SOURCE DATA |
## Start
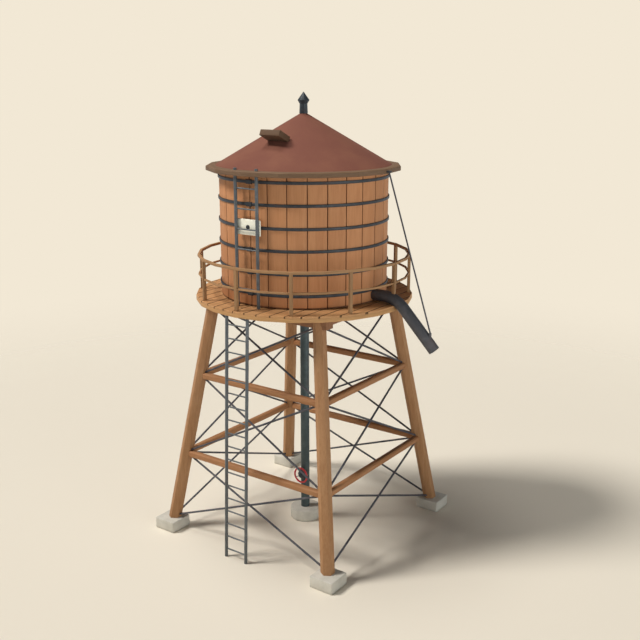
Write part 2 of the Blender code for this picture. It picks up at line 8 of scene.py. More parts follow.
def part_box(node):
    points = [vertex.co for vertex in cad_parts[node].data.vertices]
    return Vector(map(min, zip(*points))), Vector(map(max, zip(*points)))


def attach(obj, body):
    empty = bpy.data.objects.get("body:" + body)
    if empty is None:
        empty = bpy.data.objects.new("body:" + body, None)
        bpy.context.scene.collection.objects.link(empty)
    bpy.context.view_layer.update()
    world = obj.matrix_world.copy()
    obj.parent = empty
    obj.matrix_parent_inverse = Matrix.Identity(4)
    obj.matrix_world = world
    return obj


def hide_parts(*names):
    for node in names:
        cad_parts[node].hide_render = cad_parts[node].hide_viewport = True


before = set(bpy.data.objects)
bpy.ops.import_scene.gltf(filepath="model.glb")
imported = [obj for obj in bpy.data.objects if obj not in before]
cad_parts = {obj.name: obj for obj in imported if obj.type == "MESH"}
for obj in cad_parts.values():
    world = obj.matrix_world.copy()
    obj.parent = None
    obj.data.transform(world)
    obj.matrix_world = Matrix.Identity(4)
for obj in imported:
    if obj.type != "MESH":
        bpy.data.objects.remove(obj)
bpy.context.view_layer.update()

# The studio: a pale floor that fades into a plain backdrop, a warm key light from the
# front left, a broad light overhead and a soft fill from the right. The camera looks down.

CAMERA_PLACE = (12.6265, -17.0379, 10.8981)
CAMERA_TILT = math.radians(90.0 - 14.819)
CAMERA_TURN = math.radians(35.511)
CAMERA_LENS = 50.0
CAMERA_SENSOR = 36.0
FLOOR_SIZE = 400.0
FLOOR_COLOR = "#EBE3D3"
FADE_START = 4.0
FADE_END = 28.0
# The far lights: strength, width of the disc, turn and tilt from straight overhead, colour
FAR_LIGHTS = {"key": (2.61, 0.26, -48.0, 38.5, (1.0, 0.97, 0.93)),
              "fill": (0.95, 0.70, 83.0, 84.0, (0.93, 0.98, 1.0))}
OVERHEAD_PLACE = (-5.0, -0.8, 34.0)
OVERHEAD_WIDTH = 10.0
OVERHEAD_POWER = 2850.0
OVERHEAD_COLOR = (1.0, 0.98, 0.95)
# The room's own light: its strength at the horizon and overhead, and how high the walls reach
HORIZON_LIGHT = 0.80
CEILING_LIGHT = 0.04
WALL_TOP = 0.35
ROOM_COLOR = (0.96, 0.98, 1.0, 1.0)
BACKDROP_COLOR = "#F2E8D5"


def linear(code):
    """A hex colour as linear light."""
    shares = [int(code[i:i + 2], 16) / 255.0 for i in (1, 3, 5)]
    return [s / 12.92 if s <= 0.04045 else ((s + 0.055) / 1.055) ** 2.4 for s in shares] + [1.0]


def add(tree, kind, inputs=None, **settings):
    """Add a shader node with its settings, and set or link its inputs."""
    made = tree.nodes.new("ShaderNode" + kind)
    for key, value in settings.items():
        setattr(made, key, value)
    for key, value in (inputs or {}).items():
        if isinstance(value, bpy.types.NodeSocket):
            tree.links.new(value, made.inputs[key])
        else:
            made.inputs[key].default_value = value
    return made


def new_finish(name, roughness, metallic=0.0, specular=0.5):
    """A material with a Principled shader; returns it with its node tree and shader."""
    finish = bpy.data.materials.new(name)
    finish.use_nodes = True
    shader = finish.node_tree.nodes["Principled BSDF"]
    shader.inputs["Roughness"].default_value = roughness
    shader.inputs["Metallic"].default_value = metallic
    shader.inputs["Specular IOR Level"].default_value = specular
    return finish, finish.node_tree, shader


camera = bpy.data.objects.new("camera", bpy.data.cameras.new("camera"))
camera.data.lens = CAMERA_LENS
camera.data.sensor_width = CAMERA_SENSOR
camera.location = CAMERA_PLACE
camera.rotation_euler = (CAMERA_TILT, 0.0, CAMERA_TURN)
bpy.context.scene.collection.objects.link(camera)
bpy.context.scene.camera = camera
bpy.context.scene.view_settings.view_transform = "Standard"

for name, (strength, width, turn, tilt, color) in FAR_LIGHTS.items():
    lamp = bpy.data.objects.new(name, bpy.data.lights.new(name, "SUN"))
    lamp.data.energy = strength
    lamp.data.angle = width
    lamp.data.color = color
    lamp.rotation_euler = (math.radians(tilt), 0.0, math.radians(turn))
    bpy.context.scene.collection.objects.link(lamp)
lamp = bpy.data.objects.new("overhead", bpy.data.lights.new("overhead", "AREA"))
lamp.data.energy = OVERHEAD_POWER
lamp.data.shape = "DISK"
lamp.data.size = OVERHEAD_WIDTH
lamp.data.color = OVERHEAD_COLOR
lamp.location = OVERHEAD_PLACE
bpy.context.scene.collection.objects.link(lamp)

backdrop = bpy.data.worlds.new("backdrop")
bpy.context.scene.world = backdrop
backdrop.use_nodes = True
room = backdrop.node_tree
room.nodes["Background"].inputs["Color"].default_value = ROOM_COLOR
upwards = add(room, "SeparateXYZ", {"Vector": add(room, "TexCoord").outputs["Generated"]})
walls = add(room, "MapRange", {"Value": upwards.outputs["Z"], "From Max": WALL_TOP,
                               "To Min": HORIZON_LIGHT, "To Max": CEILING_LIGHT},
            interpolation_type="SMOOTHSTEP")
room.links.new(walls.outputs["Result"], room.nodes["Background"].inputs["Strength"])
seen = add(room, "Background", {"Color": linear(BACKDROP_COLOR), "Strength": 1.0})
either = add(room, "MixShader", {"Fac": add(room, "LightPath").outputs["Is Camera Ray"]})
room.links.new(room.nodes["Background"].outputs["Background"], either.inputs[1])
room.links.new(seen.outputs["Background"], either.inputs[2])
room.links.new(either.outputs["Shader"], room.nodes["World Output"].inputs["Surface"])

bpy.ops.object.select_all(action="DESELECT")
bpy.ops.mesh.primitive_plane_add(size=FLOOR_SIZE)
floor = bpy.context.object
floor.name = "floor"
finish, tree, shader = new_finish("pale floor", roughness=0.95, specular=0.1)
shader.inputs["Base Color"].default_value = linear(FLOOR_COLOR)
place = add(tree, "TexCoord").outputs["Object"]
away = add(tree, "VectorMath", {0: place}, operation="LENGTH").outputs["Value"]
fade = add(tree, "MapRange", {"Value": away, "From Min": FADE_START, "From Max": FADE_END},
           interpolation_type="SMOOTHSTEP")
blend = add(tree, "MixShader", {"Fac": fade.outputs["Result"]})
tree.links.new(shader.outputs["BSDF"], blend.inputs[1])
tree.links.new(add(tree, "BsdfTransparent").outputs["BSDF"], blend.inputs[2])
tree.links.new(blend.outputs["Shader"], tree.nodes["Material Output"].inputs["Surface"])
floor.data.materials.append(finish)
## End
WRITTEN INSTRUCTION | Copy out each line exactly as written.

THE OUTPUT |
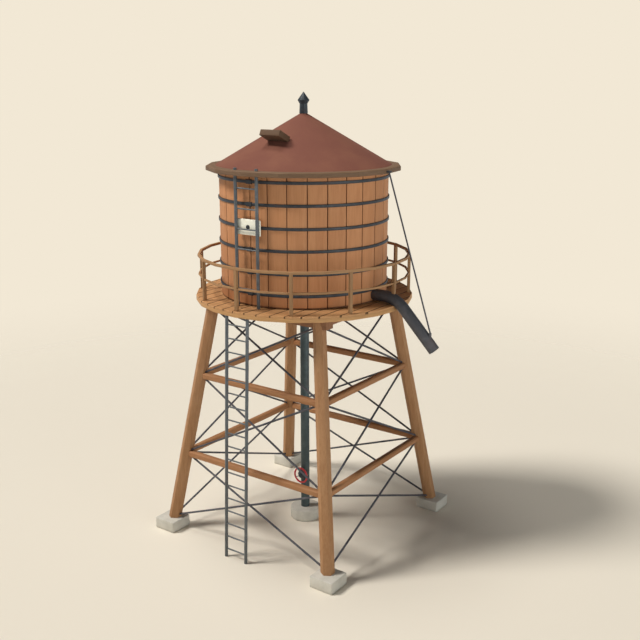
Write part 2 of the Blender code for this picture. It picks up at line 8 of scene.py. More parts follow.
def part_box(node):
    points = [vertex.co for vertex in cad_parts[node].data.vertices]
    return Vector(map(min, zip(*points))), Vector(map(max, zip(*points)))


def attach(obj, body):
    empty = bpy.data.objects.get("body:" + body)
    if empty is None:
        empty = bpy.data.objects.new("body:" + body, None)
        bpy.context.scene.collection.objects.link(empty)
    bpy.context.view_layer.update()
    world = obj.matrix_world.copy()
    obj.parent = empty
    obj.matrix_parent_inverse = Matrix.Identity(4)
    obj.matrix_world = world
    return obj


def hide_parts(*names):
    for node in names:
        cad_parts[node].hide_render = cad_parts[node].hide_viewport = True


before = set(bpy.data.objects)
bpy.ops.import_scene.gltf(filepath="model.glb")
imported = [obj for obj in bpy.data.objects if obj not in before]
cad_parts = {obj.name: obj for obj in imported if obj.type == "MESH"}
for obj in cad_parts.values():
    world = obj.matrix_world.copy()
    obj.parent = None
    obj.data.transform(world)
    obj.matrix_world = Matrix.Identity(4)
for obj in imported:
    if obj.type != "MESH":
        bpy.data.objects.remove(obj)
bpy.context.view_layer.update()

# The studio: a pale floor that fades into a plain backdrop, a warm key light from the
# front left, a broad light overhead and a soft fill from the right. The camera looks down.

CAMERA_PLACE = (12.6265, -17.0379, 10.8981)
CAMERA_TILT = math.radians(90.0 - 14.819)
CAMERA_TURN = math.radians(35.511)
CAMERA_LENS = 50.0
CAMERA_SENSOR = 36.0
FLOOR_SIZE = 400.0
FLOOR_COLOR = "#EBE3D3"
FADE_START = 4.0
FADE_END = 28.0
# The far lights: strength, width of the disc, turn and tilt from straight overhead, colour
FAR_LIGHTS = {"key": (2.61, 0.26, -48.0, 38.5, (1.0, 0.97, 0.93)),
              "fill": (0.95, 0.70, 83.0, 84.0, (0.93, 0.98, 1.0))}
OVERHEAD_PLACE = (-5.0, -0.8, 34.0)
OVERHEAD_WIDTH = 10.0
OVERHEAD_POWER = 2850.0
OVERHEAD_COLOR = (1.0, 0.98, 0.95)
# The room's own light: its strength at the horizon and overhead, and how high the walls reach
HORIZON_LIGHT = 0.80
CEILING_LIGHT = 0.04
WALL_TOP = 0.35
ROOM_COLOR = (0.96, 0.98, 1.0, 1.0)
BACKDROP_COLOR = "#F2E8D5"


def linear(code):
    """A hex colour as linear light."""
    shares = [int(code[i:i + 2], 16) / 255.0 for i in (1, 3, 5)]
    return [s / 12.92 if s <= 0.04045 else ((s + 0.055) / 1.055) ** 2.4 for s in shares] + [1.0]


def add(tree, kind, inputs=None, **settings):
    """Add a shader node with its settings, and set or link its inputs."""
    made = tree.nodes.new("ShaderNode" + kind)
    for key, value in settings.items():
        setattr(made, key, value)
    for key, value in (inputs or {}).items():
        if isinstance(value, bpy.types.NodeSocket):
            tree.links.new(value, made.inputs[key])
        else:
            made.inputs[key].default_value = value
    return made


def new_finish(name, roughness, metallic=0.0, specular=0.5):
    """A material with a Principled shader; returns it with its node tree and shader."""
    finish = bpy.data.materials.new(name)
    finish.use_nodes = True
    shader = finish.node_tree.nodes["Principled BSDF"]
    shader.inputs["Roughness"].default_value = roughness
    shader.inputs["Metallic"].default_value = metallic
    shader.inputs["Specular IOR Level"].default_value = specular
    return finish, finish.node_tree, shader


camera = bpy.data.objects.new("camera", bpy.data.cameras.new("camera"))
camera.data.lens = CAMERA_LENS
camera.data.sensor_width = CAMERA_SENSOR
camera.location = CAMERA_PLACE
camera.rotation_euler = (CAMERA_TILT, 0.0, CAMERA_TURN)
bpy.context.scene.collection.objects.link(camera)
bpy.context.scene.camera = camera
bpy.context.scene.view_settings.view_transform = "Standard"

for name, (strength, width, turn, tilt, color) in FAR_LIGHTS.items():
    lamp = bpy.data.objects.new(name, bpy.data.lights.new(name, "SUN"))
    lamp.data.energy = strength
    lamp.data.angle = width
    lamp.data.color = color
    lamp.rotation_euler = (math.radians(tilt), 0.0, math.radians(turn))
    bpy.context.scene.collection.objects.link(lamp)
lamp = bpy.data.objects.new("overhead", bpy.data.lights.new("overhead", "AREA"))
lamp.data.energy = OVERHEAD_POWER
lamp.data.shape = "DISK"
lamp.data.size = OVERHEAD_WIDTH
lamp.data.color = OVERHEAD_COLOR
lamp.location = OVERHEAD_PLACE
bpy.context.scene.collection.objects.link(lamp)

backdrop = bpy.data.worlds.new("backdrop")
bpy.context.scene.world = backdrop
backdrop.use_nodes = True
room = backdrop.node_tree
room.nodes["Background"].inputs["Color"].default_value = ROOM_COLOR
upwards = add(room, "SeparateXYZ", {"Vector": add(room, "TexCoord").outputs["Generated"]})
walls = add(room, "MapRange", {"Value": upwards.outputs["Z"], "From Max": WALL_TOP,
                               "To Min": HORIZON_LIGHT, "To Max": CEILING_LIGHT},
            interpolation_type="SMOOTHSTEP")
room.links.new(walls.outputs["Result"], room.nodes["Background"].inputs["Strength"])
seen = add(room, "Background", {"Color": linear(BACKDROP_COLOR), "Strength": 1.0})
either = add(room, "MixShader", {"Fac": add(room, "LightPath").outputs["Is Camera Ray"]})
room.links.new(room.nodes["Background"].outputs["Background"], either.inputs[1])
room.links.new(seen.outputs["Background"], either.inputs[2])
room.links.new(either.outputs["Shader"], room.nodes["World Output"].inputs["Surface"])

bpy.ops.object.select_all(action="DESELECT")
bpy.ops.mesh.primitive_plane_add(size=FLOOR_SIZE)
floor = bpy.context.object
floor.name = "floor"
finish, tree, shader = new_finish("pale floor", roughness=0.95, specular=0.1)
shader.inputs["Base Color"].default_value = linear(FLOOR_COLOR)
place = add(tree, "TexCoord").outputs["Object"]
away = add(tree, "VectorMath", {0: place}, operation="LENGTH").outputs["Value"]
fade = add(tree, "MapRange", {"Value": away, "From Min": FADE_START, "From Max": FADE_END},
           interpolation_type="SMOOTHSTEP")
blend = add(tree, "MixShader", {"Fac": fade.outputs["Result"]})
tree.links.new(shader.outputs["BSDF"], blend.inputs[1])
tree.links.new(add(tree, "BsdfTransparent").outputs["BSDF"], blend.inputs[2])
tree.links.new(blend.outputs["Shader"], tree.nodes["Material Output"].inputs["Surface"])
floor.data.materials.append(finish)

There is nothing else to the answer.